SOURCE MATERIAL ::
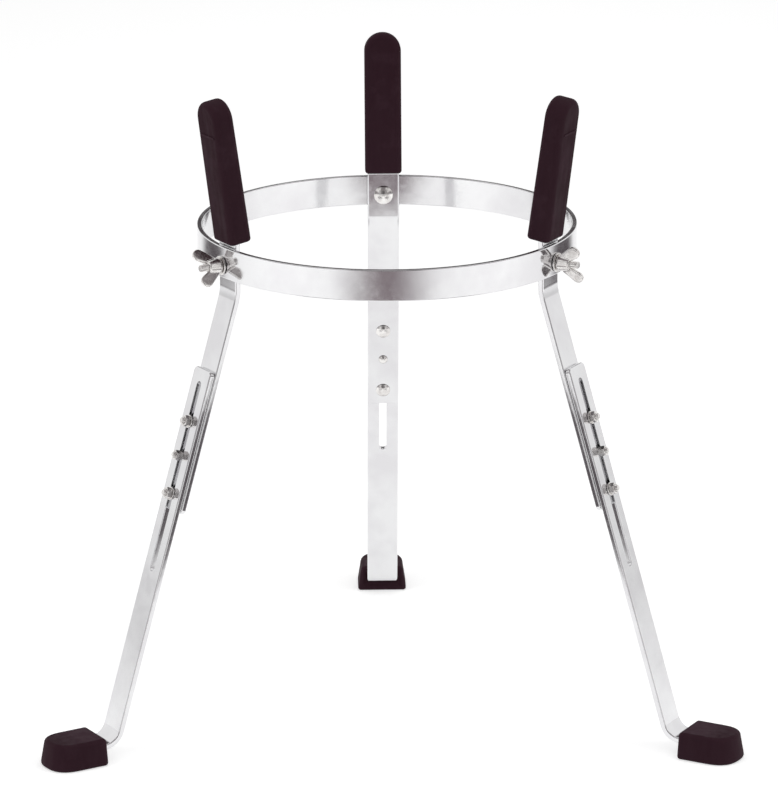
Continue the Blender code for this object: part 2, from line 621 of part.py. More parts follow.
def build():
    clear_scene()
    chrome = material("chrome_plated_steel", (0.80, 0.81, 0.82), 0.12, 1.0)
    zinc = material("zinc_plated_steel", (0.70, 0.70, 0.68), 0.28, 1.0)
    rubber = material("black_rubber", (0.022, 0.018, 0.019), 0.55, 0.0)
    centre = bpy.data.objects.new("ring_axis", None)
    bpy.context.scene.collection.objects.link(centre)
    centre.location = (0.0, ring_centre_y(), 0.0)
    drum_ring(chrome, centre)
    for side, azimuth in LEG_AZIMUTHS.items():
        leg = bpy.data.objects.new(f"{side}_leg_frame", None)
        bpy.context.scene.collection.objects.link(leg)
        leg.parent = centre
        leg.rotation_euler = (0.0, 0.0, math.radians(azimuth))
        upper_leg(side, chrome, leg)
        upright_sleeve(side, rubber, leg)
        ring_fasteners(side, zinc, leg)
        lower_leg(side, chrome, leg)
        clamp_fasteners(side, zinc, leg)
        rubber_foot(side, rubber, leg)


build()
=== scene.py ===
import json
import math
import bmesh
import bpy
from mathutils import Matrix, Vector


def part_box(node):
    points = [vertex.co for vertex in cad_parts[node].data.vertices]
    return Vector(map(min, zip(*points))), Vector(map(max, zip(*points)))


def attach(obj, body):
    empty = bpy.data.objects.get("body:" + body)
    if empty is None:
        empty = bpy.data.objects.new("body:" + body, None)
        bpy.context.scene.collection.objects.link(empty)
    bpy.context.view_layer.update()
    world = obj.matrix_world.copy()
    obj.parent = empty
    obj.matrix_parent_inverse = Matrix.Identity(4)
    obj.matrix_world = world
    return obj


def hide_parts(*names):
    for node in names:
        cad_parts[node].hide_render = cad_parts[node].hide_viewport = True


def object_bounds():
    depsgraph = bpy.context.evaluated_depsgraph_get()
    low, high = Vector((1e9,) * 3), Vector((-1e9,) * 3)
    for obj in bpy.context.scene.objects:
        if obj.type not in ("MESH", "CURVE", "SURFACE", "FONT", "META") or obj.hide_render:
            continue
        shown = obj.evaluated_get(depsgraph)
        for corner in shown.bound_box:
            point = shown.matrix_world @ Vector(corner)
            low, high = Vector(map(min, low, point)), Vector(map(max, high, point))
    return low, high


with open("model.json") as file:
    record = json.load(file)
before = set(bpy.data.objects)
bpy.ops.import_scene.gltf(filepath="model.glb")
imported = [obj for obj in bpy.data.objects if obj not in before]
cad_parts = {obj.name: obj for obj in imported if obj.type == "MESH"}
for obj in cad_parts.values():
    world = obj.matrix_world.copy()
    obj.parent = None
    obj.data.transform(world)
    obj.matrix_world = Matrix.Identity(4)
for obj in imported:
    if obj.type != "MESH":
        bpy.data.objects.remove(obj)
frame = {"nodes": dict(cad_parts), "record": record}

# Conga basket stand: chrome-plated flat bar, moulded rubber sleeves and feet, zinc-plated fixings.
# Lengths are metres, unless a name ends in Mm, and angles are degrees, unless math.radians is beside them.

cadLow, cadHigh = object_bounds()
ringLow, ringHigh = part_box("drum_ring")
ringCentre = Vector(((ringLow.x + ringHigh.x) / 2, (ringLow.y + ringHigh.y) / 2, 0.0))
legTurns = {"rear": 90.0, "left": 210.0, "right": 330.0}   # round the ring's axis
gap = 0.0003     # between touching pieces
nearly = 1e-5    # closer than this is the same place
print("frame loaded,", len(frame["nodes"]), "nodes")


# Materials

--

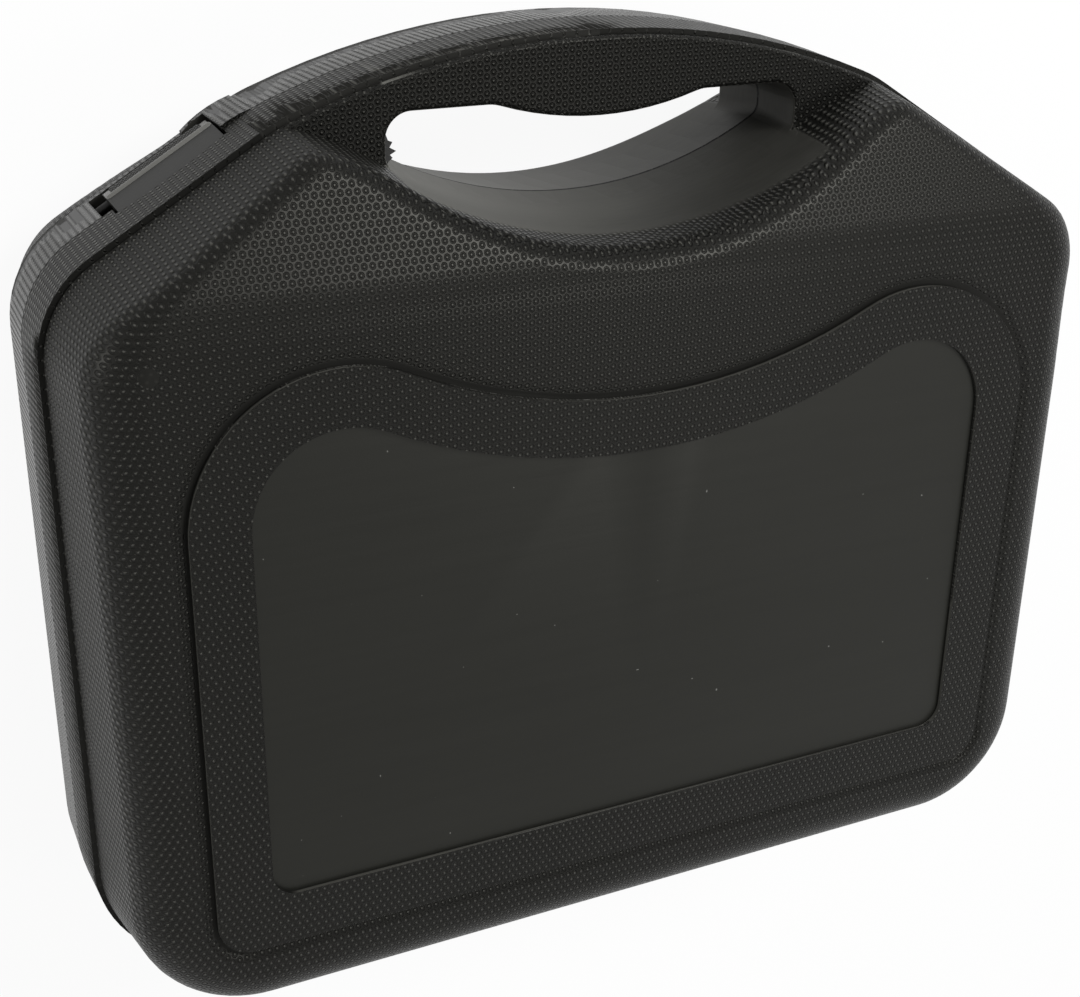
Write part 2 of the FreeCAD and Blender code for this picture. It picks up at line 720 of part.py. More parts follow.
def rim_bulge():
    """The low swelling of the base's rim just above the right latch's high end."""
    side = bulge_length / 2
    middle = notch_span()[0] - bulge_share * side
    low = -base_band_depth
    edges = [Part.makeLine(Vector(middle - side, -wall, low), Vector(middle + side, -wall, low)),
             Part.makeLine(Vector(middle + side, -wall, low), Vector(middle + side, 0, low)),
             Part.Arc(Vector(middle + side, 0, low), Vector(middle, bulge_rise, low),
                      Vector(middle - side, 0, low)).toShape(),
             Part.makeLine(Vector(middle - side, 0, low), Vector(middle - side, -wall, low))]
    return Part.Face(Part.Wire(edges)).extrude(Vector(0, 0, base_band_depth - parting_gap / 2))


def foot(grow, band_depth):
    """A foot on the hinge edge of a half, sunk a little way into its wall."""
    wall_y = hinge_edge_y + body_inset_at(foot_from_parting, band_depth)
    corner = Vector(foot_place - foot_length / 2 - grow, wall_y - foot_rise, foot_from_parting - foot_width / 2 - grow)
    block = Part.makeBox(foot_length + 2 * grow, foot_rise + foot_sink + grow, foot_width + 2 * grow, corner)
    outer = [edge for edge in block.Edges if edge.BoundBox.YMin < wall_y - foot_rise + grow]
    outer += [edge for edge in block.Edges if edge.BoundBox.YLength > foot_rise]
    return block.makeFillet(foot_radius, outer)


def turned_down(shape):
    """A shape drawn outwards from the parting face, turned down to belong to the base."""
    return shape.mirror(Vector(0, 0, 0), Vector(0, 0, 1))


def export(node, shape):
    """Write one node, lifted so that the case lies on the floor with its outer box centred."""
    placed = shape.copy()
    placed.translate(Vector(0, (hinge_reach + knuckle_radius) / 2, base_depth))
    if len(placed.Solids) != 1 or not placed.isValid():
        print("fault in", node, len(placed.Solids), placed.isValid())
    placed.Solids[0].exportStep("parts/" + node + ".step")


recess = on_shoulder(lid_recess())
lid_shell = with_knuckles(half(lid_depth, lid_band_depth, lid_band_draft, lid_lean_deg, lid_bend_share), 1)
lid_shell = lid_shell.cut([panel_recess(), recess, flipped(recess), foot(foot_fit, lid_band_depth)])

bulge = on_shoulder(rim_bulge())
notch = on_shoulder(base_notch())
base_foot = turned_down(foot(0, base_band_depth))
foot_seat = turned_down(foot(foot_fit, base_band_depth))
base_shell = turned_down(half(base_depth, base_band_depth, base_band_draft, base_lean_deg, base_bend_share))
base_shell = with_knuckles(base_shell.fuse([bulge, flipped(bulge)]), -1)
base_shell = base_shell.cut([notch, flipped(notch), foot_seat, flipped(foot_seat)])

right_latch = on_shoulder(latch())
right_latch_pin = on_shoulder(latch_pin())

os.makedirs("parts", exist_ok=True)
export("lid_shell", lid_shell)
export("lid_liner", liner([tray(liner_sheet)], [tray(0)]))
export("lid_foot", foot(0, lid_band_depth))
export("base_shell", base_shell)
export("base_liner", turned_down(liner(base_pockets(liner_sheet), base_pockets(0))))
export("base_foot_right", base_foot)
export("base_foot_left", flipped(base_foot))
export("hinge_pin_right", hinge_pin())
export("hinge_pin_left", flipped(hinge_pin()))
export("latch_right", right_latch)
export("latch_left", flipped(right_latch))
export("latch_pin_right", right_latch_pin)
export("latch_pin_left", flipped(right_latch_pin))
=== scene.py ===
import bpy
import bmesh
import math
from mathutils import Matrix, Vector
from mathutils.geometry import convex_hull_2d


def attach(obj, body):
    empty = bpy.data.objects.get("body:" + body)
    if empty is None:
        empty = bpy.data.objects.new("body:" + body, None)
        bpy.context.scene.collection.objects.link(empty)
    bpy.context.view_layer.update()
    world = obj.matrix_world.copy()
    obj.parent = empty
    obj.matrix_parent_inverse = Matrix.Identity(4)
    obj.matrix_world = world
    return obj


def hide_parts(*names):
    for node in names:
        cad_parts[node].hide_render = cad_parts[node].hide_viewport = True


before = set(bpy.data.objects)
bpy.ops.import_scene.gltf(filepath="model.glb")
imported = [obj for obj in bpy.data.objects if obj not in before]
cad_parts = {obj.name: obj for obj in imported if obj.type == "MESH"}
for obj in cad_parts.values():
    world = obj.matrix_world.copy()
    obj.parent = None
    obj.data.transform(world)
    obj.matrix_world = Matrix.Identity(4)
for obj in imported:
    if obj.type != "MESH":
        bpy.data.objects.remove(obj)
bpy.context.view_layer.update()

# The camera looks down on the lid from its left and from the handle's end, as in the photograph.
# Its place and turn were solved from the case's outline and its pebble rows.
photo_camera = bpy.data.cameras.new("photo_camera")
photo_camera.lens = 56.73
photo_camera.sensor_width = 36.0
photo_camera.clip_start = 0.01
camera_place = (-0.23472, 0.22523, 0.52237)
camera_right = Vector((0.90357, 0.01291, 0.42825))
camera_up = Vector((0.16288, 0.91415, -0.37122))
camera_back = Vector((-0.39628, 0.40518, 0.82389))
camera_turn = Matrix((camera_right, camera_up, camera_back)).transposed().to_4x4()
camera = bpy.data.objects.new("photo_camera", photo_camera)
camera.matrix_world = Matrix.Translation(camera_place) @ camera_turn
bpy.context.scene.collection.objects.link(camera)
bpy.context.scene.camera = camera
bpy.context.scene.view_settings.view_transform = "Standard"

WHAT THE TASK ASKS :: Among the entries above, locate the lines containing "leg.parent = centre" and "zip(*points))), Vector(map(max, zip(*points)))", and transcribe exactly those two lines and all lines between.

TASK RESULT ::
        leg.parent = centre
        leg.rotation_euler = (0.0, 0.0, math.radians(azimuth))
        upper_leg(side, chrome, leg)
        upright_sleeve(side, rubber, leg)
        ring_fasteners(side, zinc, leg)
        lower_leg(side, chrome, leg)
        clamp_fasteners(side, zinc, leg)
        rubber_foot(side, rubber, leg)


build()
=== scene.py ===
import json
import math
import bmesh
import bpy
from mathutils import Matrix, Vector


def part_box(node):
    points = [vertex.co for vertex in cad_parts[node].data.vertices]
    return Vector(map(min, zip(*points))), Vector(map(max, zip(*points)))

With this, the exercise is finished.